Dataset extract:
—————
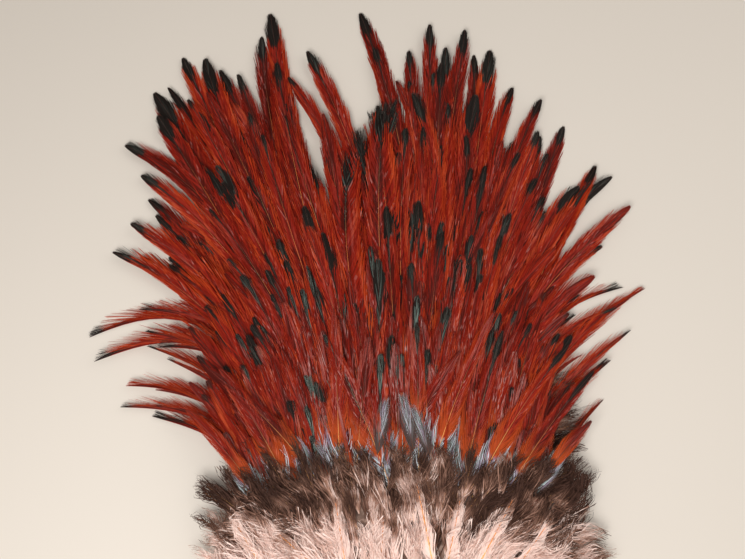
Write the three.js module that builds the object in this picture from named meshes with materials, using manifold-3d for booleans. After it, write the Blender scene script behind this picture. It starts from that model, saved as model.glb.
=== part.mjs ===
// Rooster saddle hackle: a patch of dried saddle skin with its long feathers fanned out, lying skin side down.
// Millimetres, +Z up, +Y from the cut front edge of the skin towards the feather tips.
// The origin is the middle of the skin's flat underside.
import * as THREE from "three";
import { mergeVertices } from "three/addons/utils/BufferGeometryUtils.js";
import Module from "manifold-3d";

const wasm = await Module();
wasm.setup();

// Skin patch: rounded at the tail end, cut nearly straight across the front
const SKIN_HALF_WIDTH = 58;
const SKIN_HALF_LENGTH = 44;
const SKIN_THICKNESS = 1.2;
const SKIN_TAIL_POWER = 2.3;
const SKIN_FRONT_POWER = 3.8;
const SKIN_OUTLINE_POINTS = 40;

// Layers: every feather lies in a numbered layer, and a higher layer passes over a lower one
const GAP = 0.35;
const LAYER_PITCH = 1.5;
const RIM_CROWDING = 0.45; // share of the pitch that is lost where the pile thins out towards the rim
const PILE_REACH = 150; // distance from the skin at which the pile is thinnest
const FALL_TO_FLOOR = 34; // distance over which the lowest layer comes down from the skin to the floor
const RISE_LENGTH = 7; // length in which a feather climbs from its root in the skin into layer 0
const RISE_PER_LAYER = 0.6;

// Feather lock: a flat blade with its shaft as a ridge. Each station is the share of the length from
// the root, the share of the full half width and the share of the full thickness.
const BLADE_THICKNESS = 1;
const BLADE_ROOT = [0.16, 0.75]; // shares of the width and of the thickness at the root
const BLADE_CLIMBED = [0.55, 1]; // the same where the blade has climbed into its layer
const BLADE_STATIONS = [
  [0.24, 1, 1],
  [0.44, 0.97, 0.86],
  [0.65, 0.78, 0.7],
  [0.82, 0.64, 0.58],
  [0.94, 0.48, 0.45],
];

// Rim feathers: the long ones that end in the outline of the fan. Each is the tip's place and the way
// that the tip points, in degrees from +Y towards +X.
const RIM_HALF_WIDTH = 5.2;
const RIM_LEFT = [
  [-102, 34, -73],
  [-115, 37, -92],
  [-113, 45, -88],
  [-127, 56, -108],
  [-106, 68, -86],
  [-130, 66, -109],
  [-110, 78, -88],
  [-95, 89, -63],
  [-122, 103, -70],
  [-114, 117, -58],
  [-105, 120, -50],
  [-109, 127, -54],
  [-112, 138, -60],
  [-120, 152, -66],
  [-106, 166, -34],
  [-109, 178, -36],
  [-97, 195, -27],
  [-87, 194, -20],
  [-80, 188, -28],
  [-71, 186, -20],
  [-61, 206, -1],
  [-58, 217, -8],
  [-45, 163, -7],
  [-49, 184, -33],
  [-41, 197, -32],
];
const RIM_RIGHT = [
  [-17, 218, -16],
  [5, 198, -5],
  [15, 211, 0],
  [22, 199, 1],
  [30, 208, 8],
  [35, 197, 0],
  [42, 199, 8],
  [52, 180, 21],
  [52, 154, 33],
  [64, 173, 29],
  [74, 162, 24],
  [86, 143, 30],
  [94, 137, 54],
  [87, 106, 52],
  [100, 123, 42],
  [96, 88, 73],
  [105, 87, 50],
  [92, 78, 77],
  [97, 69, 52],
  [86, 57, 45],
  [84, 41, 42],
];
const RIM_LAYERS = 5;
const TOUCH_VOLUME = 0.002; // in cubic millimetres, the most that two feathers of a layer may share
const RIM_BEND = 0.38; // share of the chord, back from the tip, that runs along the tip's heading

// The rim feathers root in nested arcs, one for each of the lowest layers
const RING_CENTRE_Y = -20;
const RING_HALF_WIDTH = 52;
const RING_HALF_WIDTH_STEP = 6.5;
const RING_HEIGHT = 58;
const RING_HEIGHT_STEP = 8;
const RING_END_ANGLE = 72;
const RING_MIDDLE_LEFT = -4;
const RING_MIDDLE_RIGHT = 2;

// Rows: shorter feathers that lie over the rim feathers, from the tail end to the cut front edge.
// Headings are [left end, right end] of the row, in degrees from +Y.
const ROWS = [
  {
    layer: 5, rootY: -3, halfSpan: 16, sag: 3, count: 8,
    length: 150, halfWidth: 9, leave: [-16, 14], arrive: [-40, 38],
  },
  {
    layer: 6, rootY: -12, halfSpan: 38, sag: 6, count: 10,
    length: 132, halfWidth: 9, leave: [-20, 12], arrive: [-36, 20],
  },
  {
    layer: 7, rootY: -20, halfSpan: 45, sag: 5, count: 11,
    length: 116, halfWidth: 8.5, leave: [-18, 10], arrive: [-32, 14],
  },
  {
    layer: 8, rootY: -27, halfSpan: 47, sag: 3, count: 12,
    length: 102, halfWidth: 8, leave: [-16, 8], arrive: [-30, 16],
  },
  {
    layer: 9, rootY: -33, halfSpan: 48, sag: 1, count: 12,
    length: 88, halfWidth: 7.6, leave: [-16, 10], arrive: [-30, 20],
  },
];
const ROW_SIDE_SHORTENING = 0.2;
const ROW_LENGTH_WAVE = 0.09; // share by which neighbouring locks differ in length
const ROW_WAVE_STEP = 2.4;

// Down cover: the thick down at the base of the front feathers, which nothing lies over
const COVER_LAYER = 10;
const COVER_TUFTS = 13;
const COVER_ROOT_Y = -38;
const COVER_ROOT_HALF_SPAN = 38;
const COVER_TIP_Y = 12;
const COVER_TIP_SAG = 18;
const COVER_TIP_HALF_SPAN = 80;
const COVER_HALF_WIDTH = 7.2;
const COVER_THICKNESS = 6.5;
const COVER_ROOT = [0.6, 1.3];
const COVER_CLIMBED = [1, 1];
const COVER_STATIONS = [
  [0.5, 1, 1],
  [0.75, 0.8, 0.75],
  [0.92, 0.45, 0.45],
];

// Down ruff: tufts of down that stand out from under the front edge and the front corners of the skin
const RUFF_TUFTS = 21;
const RUFF_END_ANGLE = 80; // degrees each way from the middle of the front edge
const RUFF_REACH_SIDE = 20;
const RUFF_REACH_FRONT = 11;
const RUFF_CORNERING = 1.4; // how soon, from the middle of the front, the tufts take their size at the sides
const RUFF_HALF_WIDTH = 7.2;
const RUFF_HEIGHT_SIDE = 6.5;
const RUFF_HEIGHT_FRONT = 13;
const RUFF_EDGE = 0.2;
const RUFF_FLOOR = 0.05;
const RUFF_STATIONS = [
  [0, 1, 1],
  [0.4, 0.95, 0.8],
  [0.75, 0.6, 0.5],
];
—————
Where a line above holds the string "manifold", show that line.

Write the three.js module that builds the object in this picture from named meshes with materials, using manifold-3d for booleans. After it, write the Blender scene script behind this picture. It starts from that model, saved as model.glb.
import Module from "manifold-3d";